In the listing below, find the line that contains "make_faucet_base()" and the line that contains "depsgraph = bpy.context.evaluated_depsgraph_get()". Quote both and every line between them, exactly, and nothing more.

>>>>>

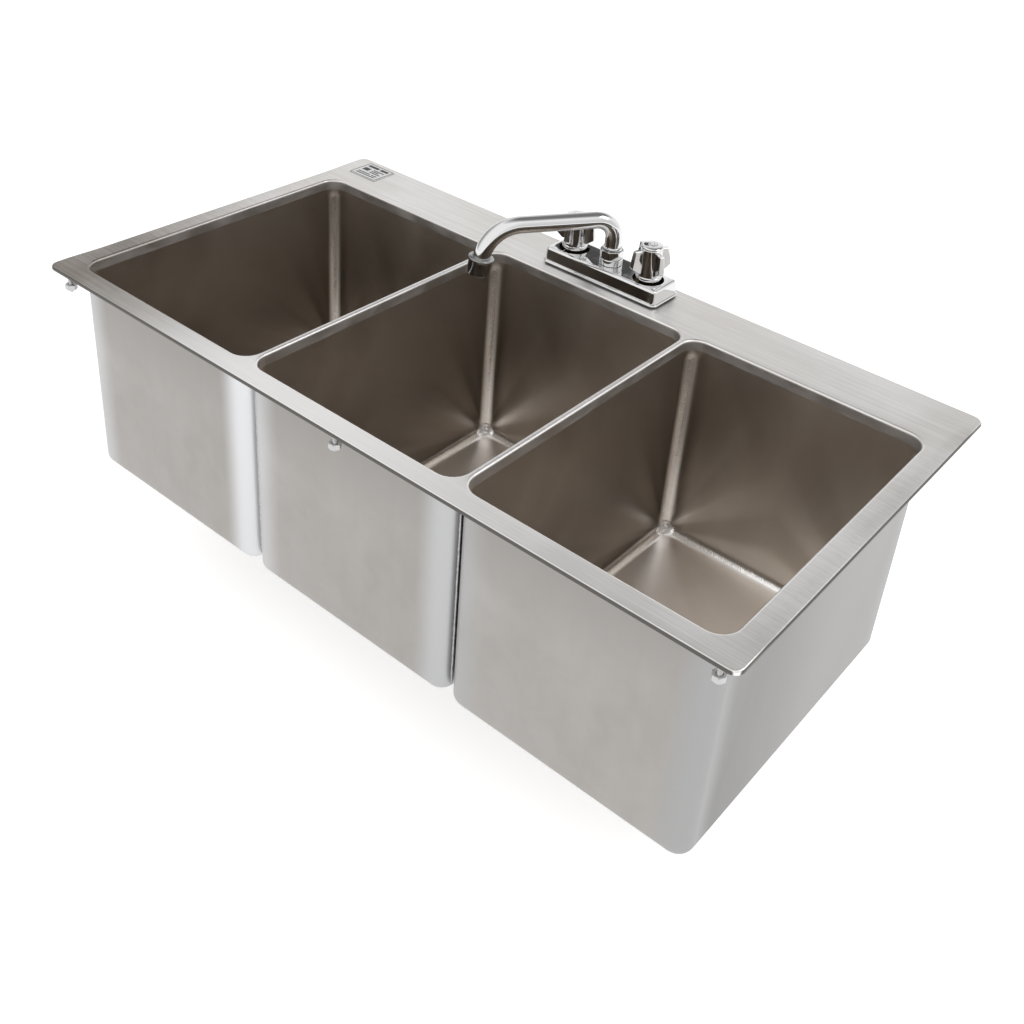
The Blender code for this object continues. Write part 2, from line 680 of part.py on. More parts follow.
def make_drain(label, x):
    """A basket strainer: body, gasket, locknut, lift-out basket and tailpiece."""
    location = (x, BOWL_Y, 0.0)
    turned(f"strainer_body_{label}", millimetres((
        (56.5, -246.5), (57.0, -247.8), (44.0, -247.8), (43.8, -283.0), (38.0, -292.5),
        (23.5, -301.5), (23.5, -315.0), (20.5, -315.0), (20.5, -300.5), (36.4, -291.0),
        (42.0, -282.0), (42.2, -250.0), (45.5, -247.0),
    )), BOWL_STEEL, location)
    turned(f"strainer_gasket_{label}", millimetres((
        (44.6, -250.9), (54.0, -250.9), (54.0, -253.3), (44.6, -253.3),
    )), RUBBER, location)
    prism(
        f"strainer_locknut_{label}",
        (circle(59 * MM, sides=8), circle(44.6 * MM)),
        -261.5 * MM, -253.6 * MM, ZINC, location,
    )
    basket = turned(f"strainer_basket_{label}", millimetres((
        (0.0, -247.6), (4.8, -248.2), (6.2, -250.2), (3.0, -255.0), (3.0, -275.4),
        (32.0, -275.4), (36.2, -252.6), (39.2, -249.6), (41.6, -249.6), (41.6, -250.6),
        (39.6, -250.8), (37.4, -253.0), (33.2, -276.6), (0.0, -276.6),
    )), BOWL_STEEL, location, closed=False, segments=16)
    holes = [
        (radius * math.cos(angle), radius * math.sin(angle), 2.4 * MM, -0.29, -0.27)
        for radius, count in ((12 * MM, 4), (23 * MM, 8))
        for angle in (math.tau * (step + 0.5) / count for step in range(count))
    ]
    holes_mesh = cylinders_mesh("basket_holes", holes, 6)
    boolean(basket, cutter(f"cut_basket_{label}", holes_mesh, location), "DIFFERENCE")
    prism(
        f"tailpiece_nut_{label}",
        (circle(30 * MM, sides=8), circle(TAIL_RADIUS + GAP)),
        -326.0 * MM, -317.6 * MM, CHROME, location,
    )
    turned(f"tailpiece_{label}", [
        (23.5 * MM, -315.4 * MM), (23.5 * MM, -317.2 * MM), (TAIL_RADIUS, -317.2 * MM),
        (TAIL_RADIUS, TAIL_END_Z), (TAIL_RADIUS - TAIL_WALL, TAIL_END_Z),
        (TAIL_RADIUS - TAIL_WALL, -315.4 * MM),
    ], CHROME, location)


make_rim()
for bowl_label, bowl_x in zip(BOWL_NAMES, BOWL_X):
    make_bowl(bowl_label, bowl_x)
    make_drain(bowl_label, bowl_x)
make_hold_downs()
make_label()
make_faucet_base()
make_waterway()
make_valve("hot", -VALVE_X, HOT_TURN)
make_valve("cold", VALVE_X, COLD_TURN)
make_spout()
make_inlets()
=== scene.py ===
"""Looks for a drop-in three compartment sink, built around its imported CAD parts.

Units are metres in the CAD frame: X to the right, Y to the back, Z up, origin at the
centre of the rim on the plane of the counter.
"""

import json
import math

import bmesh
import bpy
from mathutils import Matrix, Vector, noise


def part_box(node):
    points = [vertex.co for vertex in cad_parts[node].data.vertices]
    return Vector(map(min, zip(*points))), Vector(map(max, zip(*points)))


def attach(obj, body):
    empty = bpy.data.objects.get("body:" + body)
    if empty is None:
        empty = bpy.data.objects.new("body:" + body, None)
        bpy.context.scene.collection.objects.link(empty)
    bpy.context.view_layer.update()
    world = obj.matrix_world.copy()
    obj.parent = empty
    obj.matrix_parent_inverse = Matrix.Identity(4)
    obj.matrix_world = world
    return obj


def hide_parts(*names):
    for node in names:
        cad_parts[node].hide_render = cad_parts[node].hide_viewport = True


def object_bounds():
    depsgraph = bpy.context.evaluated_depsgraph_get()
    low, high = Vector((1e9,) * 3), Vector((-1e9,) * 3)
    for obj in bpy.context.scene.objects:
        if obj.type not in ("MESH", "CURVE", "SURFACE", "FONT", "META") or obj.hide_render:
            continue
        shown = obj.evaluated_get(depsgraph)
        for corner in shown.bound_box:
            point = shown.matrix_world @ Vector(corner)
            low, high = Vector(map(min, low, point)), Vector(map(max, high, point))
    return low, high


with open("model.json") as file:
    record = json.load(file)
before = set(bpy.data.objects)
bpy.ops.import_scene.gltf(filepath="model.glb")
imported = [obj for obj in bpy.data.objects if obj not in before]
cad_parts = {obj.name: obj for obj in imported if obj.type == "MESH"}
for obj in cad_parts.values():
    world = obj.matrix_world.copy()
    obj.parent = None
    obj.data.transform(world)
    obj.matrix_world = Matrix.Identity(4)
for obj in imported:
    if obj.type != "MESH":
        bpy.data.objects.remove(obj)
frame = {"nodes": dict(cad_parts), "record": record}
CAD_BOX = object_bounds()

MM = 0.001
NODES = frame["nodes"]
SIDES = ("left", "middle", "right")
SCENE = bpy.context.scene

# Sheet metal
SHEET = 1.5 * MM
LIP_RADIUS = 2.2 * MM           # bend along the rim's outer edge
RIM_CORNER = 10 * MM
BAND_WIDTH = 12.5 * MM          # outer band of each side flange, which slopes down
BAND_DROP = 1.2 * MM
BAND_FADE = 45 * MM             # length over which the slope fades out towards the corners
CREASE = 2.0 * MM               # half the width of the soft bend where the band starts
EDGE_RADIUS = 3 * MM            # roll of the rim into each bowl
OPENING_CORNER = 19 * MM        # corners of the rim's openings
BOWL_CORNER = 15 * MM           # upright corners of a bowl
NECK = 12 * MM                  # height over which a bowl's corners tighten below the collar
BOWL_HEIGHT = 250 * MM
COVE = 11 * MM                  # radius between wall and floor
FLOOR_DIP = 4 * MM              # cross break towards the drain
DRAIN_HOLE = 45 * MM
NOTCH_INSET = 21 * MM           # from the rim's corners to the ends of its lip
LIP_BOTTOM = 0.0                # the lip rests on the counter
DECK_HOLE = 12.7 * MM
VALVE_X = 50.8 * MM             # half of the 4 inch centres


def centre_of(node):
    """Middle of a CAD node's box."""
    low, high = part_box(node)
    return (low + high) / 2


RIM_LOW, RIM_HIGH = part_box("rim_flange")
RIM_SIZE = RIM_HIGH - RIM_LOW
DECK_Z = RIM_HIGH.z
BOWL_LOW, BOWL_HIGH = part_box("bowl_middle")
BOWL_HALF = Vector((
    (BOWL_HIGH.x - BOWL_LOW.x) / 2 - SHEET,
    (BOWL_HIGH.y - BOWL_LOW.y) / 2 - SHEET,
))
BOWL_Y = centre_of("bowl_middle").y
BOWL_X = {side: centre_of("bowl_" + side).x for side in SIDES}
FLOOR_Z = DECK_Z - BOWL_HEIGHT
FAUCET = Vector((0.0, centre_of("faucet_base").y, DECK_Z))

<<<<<

● **Completed task**:
make_faucet_base()
make_waterway()
make_valve("hot", -VALVE_X, HOT_TURN)
make_valve("cold", VALVE_X, COLD_TURN)
make_spout()
make_inlets()
=== scene.py ===
"""Looks for a drop-in three compartment sink, built around its imported CAD parts.

Units are metres in the CAD frame: X to the right, Y to the back, Z up, origin at the
centre of the rim on the plane of the counter.
"""

import json
import math

import bmesh
import bpy
from mathutils import Matrix, Vector, noise


def part_box(node):
    points = [vertex.co for vertex in cad_parts[node].data.vertices]
    return Vector(map(min, zip(*points))), Vector(map(max, zip(*points)))


def attach(obj, body):
    empty = bpy.data.objects.get("body:" + body)
    if empty is None:
        empty = bpy.data.objects.new("body:" + body, None)
        bpy.context.scene.collection.objects.link(empty)
    bpy.context.view_layer.update()
    world = obj.matrix_world.copy()
    obj.parent = empty
    obj.matrix_parent_inverse = Matrix.Identity(4)
    obj.matrix_world = world
    return obj


def hide_parts(*names):
    for node in names:
        cad_parts[node].hide_render = cad_parts[node].hide_viewport = True


def object_bounds():
    depsgraph = bpy.context.evaluated_depsgraph_get()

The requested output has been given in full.